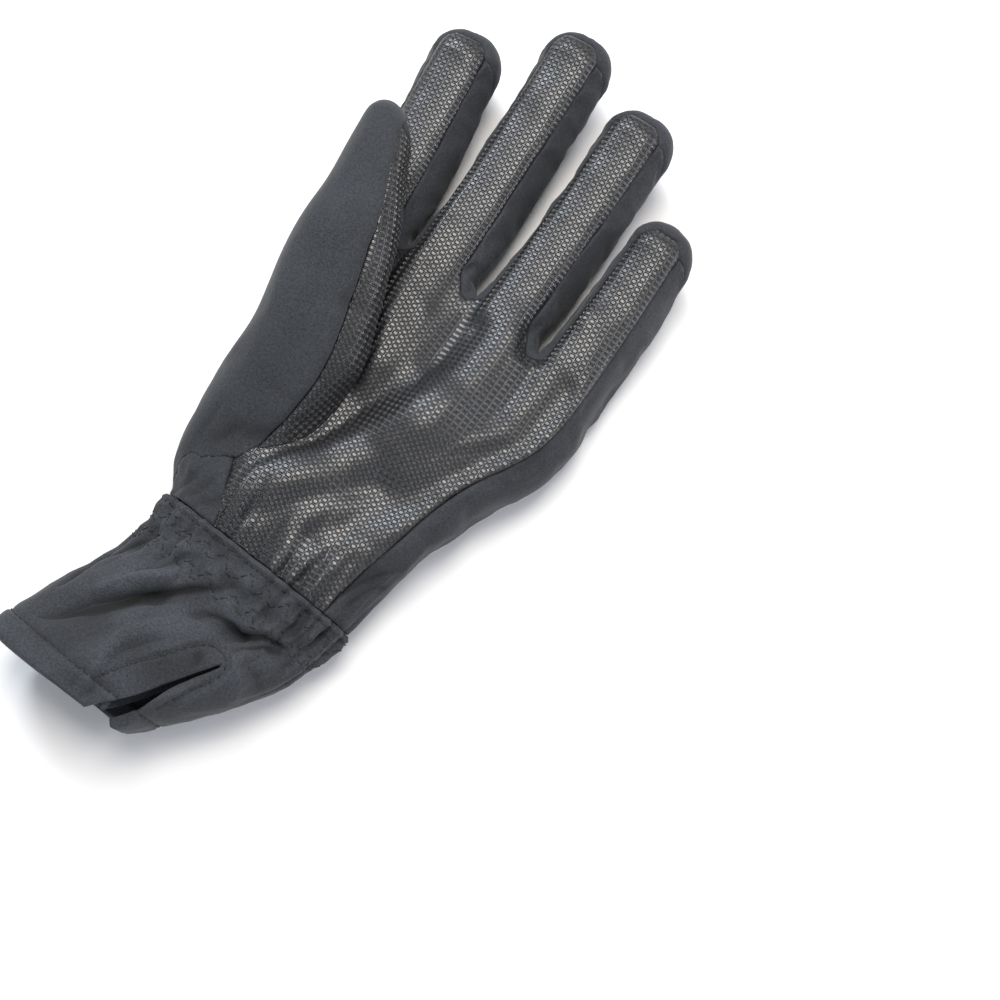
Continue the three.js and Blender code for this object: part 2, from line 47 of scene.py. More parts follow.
VIEW_TURN = math.radians(38)
VIEW_HEIGHT = math.radians(75)
VIEW_DISTANCE = 0.5
VIEW_AIM = Vector((0.0563, -0.0087, 0.02))
FIELD_OF_VIEW = math.radians(36.2)
FLOOR_SIZE = 4.0
FLOOR_DROP = 0.0002
FLOOR_WHITE = "#f2f2f2"
SKY_WHITE = "#f4f6fa"
SKY_STRENGTH = 0.36
# name, place, size, power in watts, colour; all of them face the middle of the glove
LAMPS = [
    ("overhead_softbox", (-0.06, 0.33, 1.24), 0.6, 14.5, "#fffaf4"),
    ("window_light", (-0.68, 0.42, 0.72), 0.35, 7.0, "#eef5ff"),
    ("front_card", (0.6, -0.7, 0.8), 0.6, 2.5, "#e6f0ff"),
    ("side_card", (0.8, 0.45, 0.55), 0.6, 3.0, "#f6f6ff"),
]


def linear(hex_colour):
    """An sRGB hex colour as linear RGBA."""
    channels = [int(hex_colour[i : i + 2], 16) / 255 for i in (1, 3, 5)]
    return [c / 12.92 if c <= 0.04045 else ((c + 0.055) / 1.055) ** 2.4 for c in channels] + [1.0]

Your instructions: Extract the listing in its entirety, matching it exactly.

Solution:
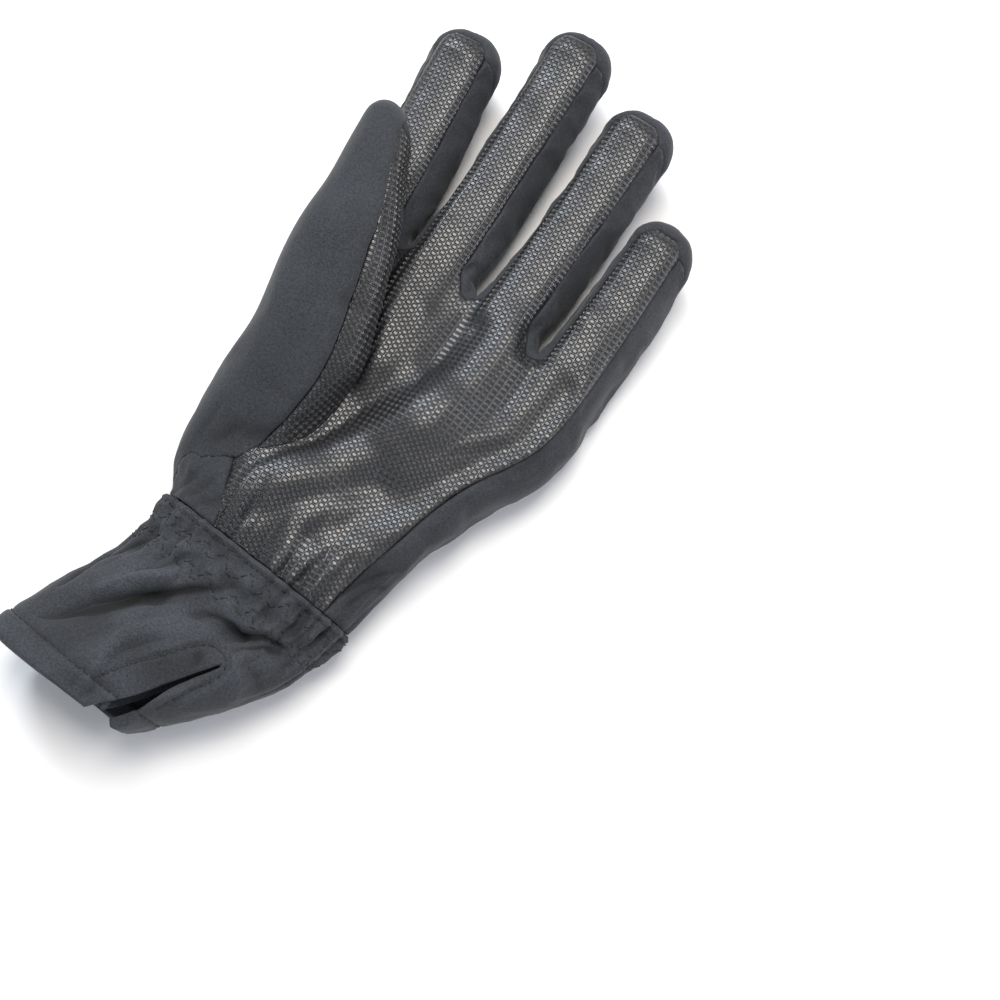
Continue the three.js and Blender code for this object: part 2, from line 47 of scene.py. More parts follow.
VIEW_TURN = math.radians(38)
VIEW_HEIGHT = math.radians(75)
VIEW_DISTANCE = 0.5
VIEW_AIM = Vector((0.0563, -0.0087, 0.02))
FIELD_OF_VIEW = math.radians(36.2)
FLOOR_SIZE = 4.0
FLOOR_DROP = 0.0002
FLOOR_WHITE = "#f2f2f2"
SKY_WHITE = "#f4f6fa"
SKY_STRENGTH = 0.36
# name, place, size, power in watts, colour; all of them face the middle of the glove
LAMPS = [
    ("overhead_softbox", (-0.06, 0.33, 1.24), 0.6, 14.5, "#fffaf4"),
    ("window_light", (-0.68, 0.42, 0.72), 0.35, 7.0, "#eef5ff"),
    ("front_card", (0.6, -0.7, 0.8), 0.6, 2.5, "#e6f0ff"),
    ("side_card", (0.8, 0.45, 0.55), 0.6, 3.0, "#f6f6ff"),
]


def linear(hex_colour):
    """An sRGB hex colour as linear RGBA."""
    channels = [int(hex_colour[i : i + 2], 16) / 255 for i in (1, 3, 5)]
    return [c / 12.92 if c <= 0.04045 else ((c + 0.055) / 1.055) ** 2.4 for c in channels] + [1.0]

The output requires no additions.